A local company, Automatic TLC Energy, was nice enough to donate a new boiler, along with the labor to install it. I watched a news video of the guys carrying the big copper tank onto their truck. Smart guys.
Mr. Metz is getting married in November, and it's a happy ending all around. I'm glad he's still with us.
When I was growing up here on the Isle of Long, I thought that everyone in the world heated with oil. Back then, most people did. You'd buy a house and the oil companies would come calling. Each would offer a deal that was better than what the last guy offered, and I remember my father working one against the other.
The big thing back then was the free service contract. If you signed up for automatic fuel deliveries for a certain amount of time, say, five years, the oil company would take care of any service your boiler or furnace would ever need. And the coverage extended beyond the boiler and into the system. Some oil companies would even send a guy to your house to bleed your radiators.
The cost of all of this was the cost of doing business, and the oil companies made good money selling comfort by the gallon. Most saw their service departments as necessary overhead and they just sucked it up, as their customers' boilers and furnaces sucked up the oil.
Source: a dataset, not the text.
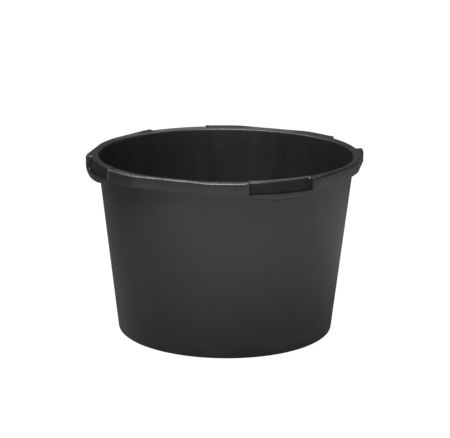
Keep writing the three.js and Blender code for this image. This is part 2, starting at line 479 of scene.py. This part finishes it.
def build_end(number, side, material):
    """The end of a grip: the step from the recess out to the lug."""
    bm = loft(band_rings(stretch("end" + side, number), SQUARE_ROUND), False)
    name = f"grip_end_{number}_{side}"
    return object_from(bm, f"{name}_wall", name, material)


# ---------------------------------------------------------------- the bars of the grips
def bar_depth(turn):
    """How far a bar hangs below the skirt, at an angle from its middle."""
    share = np.minimum(np.abs(turn) / BAR_HALF, 1)
    return np.maximum((SKIRT_BOTTOM - BAR_BOTTOM) * (1 - share * share) ** BAR_FULLNESS, BAR_TIP)


def outside_line(inset, z):
    """A line of a bar, measured inward from its outer face, which leans in toward its foot."""
    return np.stack([LUG_RADIUS - inset - BAR_DRAFT * (SKIRT_BOTTOM - z), z])


def inside_line(outset, z):
    """A line of a bar, measured outward from its inner face, which goes on with the panel's lean."""
    lean = PANEL_FLARE / (FLANGE_UNDER - SKIRT_BOTTOM)
    return np.stack([PANEL_FOOT_RADIUS - WALL + outset + lean * (SKIRT_BOTTOM - z), z])


def rounded_lines(line, edge, face, height, way_in, way_up, order):
    """Lines of a quarter round between a face and a level, in the order of the section."""
    lines = []
    for angle in order:
        away = face + way_in * edge * (1 - math.cos(angle))
        lines.append(line(away, height + way_up * edge * (1 - math.sin(angle))))
    return lines


def build_bar(number, material):
    """The bar under a recess: a trough flush with the lugs, rounded, and deepest at its middle."""
    turn = np.linspace(-BAR_HALF, BAR_HALF, BAR_SLICES + 1)
    angles = (number - 1) * PITCH + turn
    depth = bar_depth(turn)
    open_share = smooth_rise(0, CHANNEL_END_RISE, GRIP_HALF - CHANNEL_END_GAP - np.abs(turn))
    channel = np.maximum((depth - WALL) * open_share, LEAST_CHANNEL)
    lower = np.minimum(BAR_LOWER_ROUND, ROUND_SHARE * depth)
    inner = np.minimum(BAR_INNER_ROUND, ROUND_SHARE * depth)
    hollow = np.minimum(CHANNEL_ROUND, CHANNEL_ROUND_SHARE * channel)
    upper = np.minimum(np.maximum(BAR_ROUND * open_share, LEAST_ROUND), ROUND_SHARE * channel)
    bottom = SKIRT_BOTTOM - depth
    bed = SKIRT_BOTTOM - channel
    level = np.full(len(turn), SKIRT_BOTTOM)
    down = np.linspace(0, math.pi / 2, ROUND_STEPS)
    back = down[::-1]

    section = rounded_lines(outside_line, lower, 0, bottom, 1, 1, down)
    section += rounded_lines(inside_line, inner, 0, bottom, 1, 1, back)
    section += [inside_line(0, level), inside_line(WALL, level)]
    section += rounded_lines(inside_line, hollow, WALL, bed, 1, 1, down)
    section += rounded_lines(outside_line, hollow, WALL, bed, 1, 1, back)
    section += rounded_lines(outside_line, upper, WALL, SKIRT_BOTTOM, -1, -1, down)
    section += rounded_lines(outside_line, upper, 0, SKIRT_BOTTOM, 1, -1, back)
    rings = []
    for radius, z in section:
        rings.append(np.column_stack([radius * np.cos(angles), radius * np.sin(angles), z]))
    bm = loft(rings, False)
    return object_from(bm, f"grip_bar_{number}_rail", f"grip_bar_{number}", material)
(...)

When the five years of any service contract came to an end, the customer would call the oil company and say that he was thinking of switching companies. This would prompt another offer of five years free service, of course. I never met anyone who ever paid for service.
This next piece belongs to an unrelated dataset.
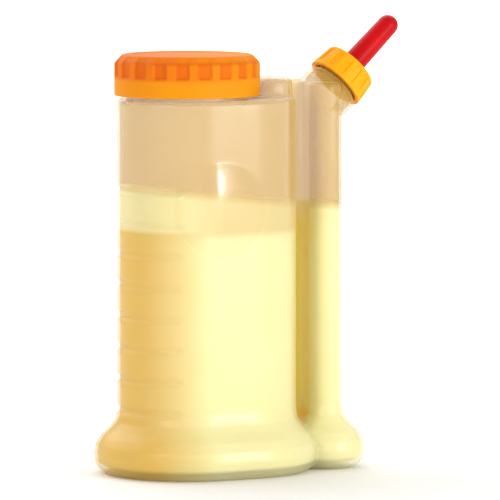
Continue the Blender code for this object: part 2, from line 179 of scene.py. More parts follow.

But wait, it gets better. When my father needed some plumbing done, he would call it in as a service call. The oil technician would show up and my father would take him down to the basement. He'd explain that there was nothing wrong with the heating system, but he needed some other work. He'd be happy to pay the guy a few bucks off the books if he would come back after work and take care of the problem. I can't recall one technician ever saying no. It was just the way things worked.
Today, in many parts of America, those guys will still show up at any hour of the day or night, and on any day of the year, and they will work on the oldest equipment you can find, so where is the incentive to upgrade to new equipment? What's that you say? New equipment will save me fuel? How much fuel? Oh, you don't want to guarantee that? And what's the payback on the new equipment? It had better be less than three years. What's that? My boiler is old and liable to break down? That's your problem. I have a service contract, and if you don't show up when I call, I'll take my business elsewhere.
So these guys keep showing up, and they keep working on stuff that rightfully should be in a landfill. This is why we still have residential boilers that date to the Great Depression - boilers that are big enough to stick your arm into. Once.
And when these boilers leak, even that's not a problem. An old-timer once told me that the best way to stop a boiler leak is to put a handful of oatmeal in the water. "Swells right up and plugs the leak!" he said. "Gets you through the winter."
I mentioned this to another old-timer and he said, "That guy is right, but better still is horse manure. I've never seen that fail, and it lasts for a long time. If the problem happens again, you can always add more."
I figure that when a boiler is leaking it's time to install a new boiler, but the old guys said that was nuts. Why replace it when you can keep fixing it?
I suppose that's part of what makes us Americans.
We reserve the right to be ridiculous.